No Sir. This is a hypothermia-risking situation in which your work will simply not be up to par if you remain out in the vast Atlantic expanse that has become your room.

Layer Up

Exeter’s hottest trend-setter.

If you find your productivity level is hampered by lazing about in bed all day, you may have to just brave it. If this is the case, it is time to layer up.

Do not listen to the inevitable doubt you hear from your housemates as they wedge you into your fifth jumper. when you’re toasty warm and their noses have got frostbite, you’ll be the last one laughing.

Spoon Time

Big spoon or little spoon? That is the question.

Yes, that’s right, spooning is the way forward. When night descends, everything somehow manages to get even colder.

If you don’t want to end up hibernating over Christmas, insist on spooning with your housemates. One of the more entertaining ways of staying warm, you can also open this invitation to the whole house to create a massive extended spoon.

Relocate

Of course, layer up to warm up by the oven.

Guaranteed: the kitchen is the warmest room in the house. Ovens, microwaves, kettles – the list goes on with the things that produce heat.

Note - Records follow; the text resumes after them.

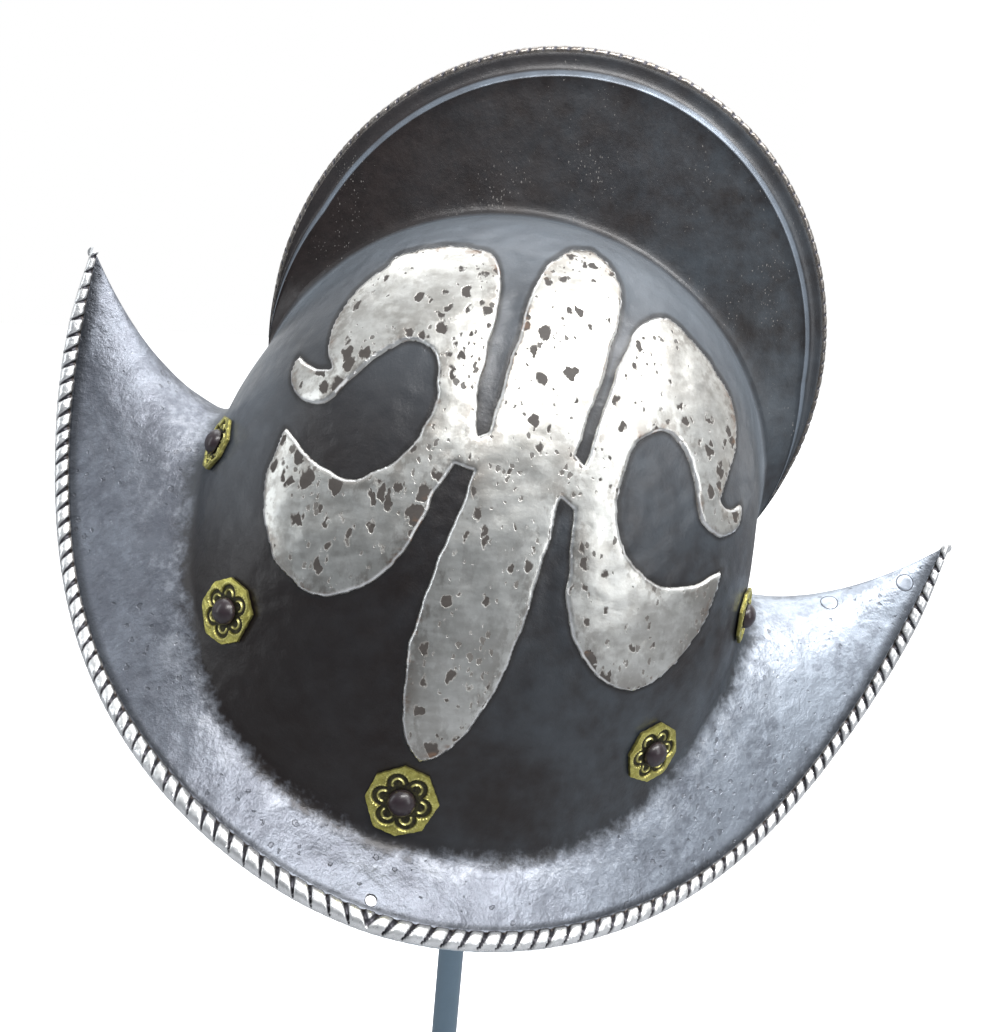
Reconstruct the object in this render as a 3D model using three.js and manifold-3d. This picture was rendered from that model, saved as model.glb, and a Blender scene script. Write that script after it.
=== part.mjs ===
// A comb morion on a plain post stand. The helmet is one raised steel plate: a skull drawn up into
// a tall hollow comb, and a brim that sweeps up to a point at each end. A raised lily stands on each
// side, ten brass rosettes with domed rivets go round the base, and the edges are turned over.
// Millimetres, +Z up. The origin is the middle of the stand's underside. +X runs along the helmet.

import * as THREE from 'three';
import { mergeVertices } from 'three/addons/utils/BufferGeometryUtils.js';
import Module from 'manifold-3d';

// ---- driving dimensions: millimetres and degrees, in the helmet's own level frame ----
const WALL = 1.2;
const GAP = 0.3;

const BRIM = { halfLength: 180, longer: 0.01, halfWidth: 119.6, planPower: 1.89, planRound: 1.04 };
const BRIM_RISE = { low: -12.4, rise: 153.8, square: 0.28, fourth: 0.14, eighth: 0.58, skew: -4.3, lift: 4 };
const BRIM_ROLL = { side: 3.3, tip: 2.2 }; // radius of the turned edge
const TIP_SHORT = 4.8; // the flat face ends this much inside each tip
const KEEL_SAG = 0.87; // how far each peak's ridge line hangs below a straight line

const BASE = { halfLength: 119.4, halfWidth: 99.6, rise: 94.5, square: 0.33, blunt: 0.086, lean: 0.007 };
const BASE_FILLET = { side: 5, end: 9 };

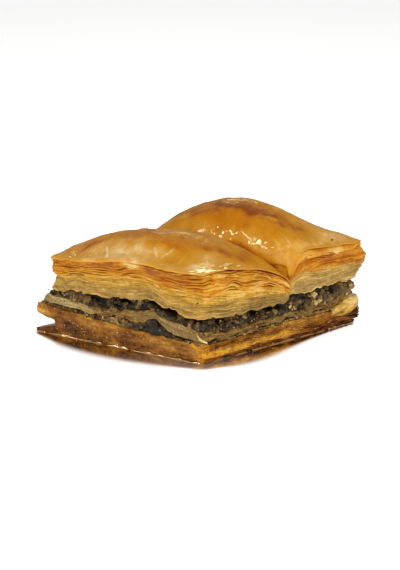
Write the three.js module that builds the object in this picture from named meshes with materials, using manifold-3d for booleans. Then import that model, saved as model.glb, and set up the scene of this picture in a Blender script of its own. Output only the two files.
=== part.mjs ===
// Baklava scored into two lobes that still share one base, in millimetres, +Z up.
// X runs along the score, Y across it, and the origin lies under the middle of the slice.
// A place in plan is given by s, along the score from the near corner, and t, along the slanted
// cut from the same corner. Both run from 0 to 1.
import * as THREE from "three";
import { mergeVertices } from "three/addons/utils/BufferGeometryUtils.js";
import Module from "manifold-3d";

const wasm = await Module();
wasm.setup();

// Driving dimensions of the cut.
const SCORE_LENGTH = 60.5; // each lobe, along the score
const SLANT_LENGTH = 62.9; // both lobes, along the slanted cut
const SLANT_ANGLE = (66.3 * Math.PI) / 180;
const SCORE_AT = 0.53; // share of the slanted cut that belongs to the front lobe
const SCORE_GAP = 0.5;
const LAYER_GAP = 0.26;
const NEAR_CORNER = { x: 17.11, y: -29.9 };

// Thicknesses of the layers at the near corner, and the least they thin down to.
const BASE = { thick: 5.7 };
const LOWER_NUTS = { thick: 1.2, least: 0.75 };
const MIDDLE_PASTRY = { thick: 3.3, least: 1 };
const UPPER_NUTS = { thick: 3.2, least: 0.9 };
const LEFT_RISE = 4.2; // the base swells towards the left corner
const POCKET = { at: 0.28, wide: 0.075, deep: 3.6 }; // a hollow full of nuts in the left side

// Heights of the puffed tops, at the corners, at the crowns and at the end of the score.
const NEAR_TOP = 27.3;
const LEFT_TOP = 25.1;
const RIGHT_TOP = 27.7;
const FAR_TOP = 26.5;
const SCORE_TOP = 19;
const FRONT_CROWN = { rise: 6.1, s: 0.55, t: 0.66, blunt: 3.6, soft: 1.3 };
const BACK_CROWN = { rise: 8.6, s: 0.58, t: 0.488, blunt: 2.2, soft: 1.15 };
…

If the cold is driving you a little stir-crazy, it’s probably time to take it downstairs. Taking your duvet, blanket and layers with you and the kitchen will seem like the Caribbean after the temperatures you’ve had to put up with.

On a side note, you may even irritate your northern housemate by hovering around the oven that so that they concede to turning the heating on. Really, it’s a win-win situation.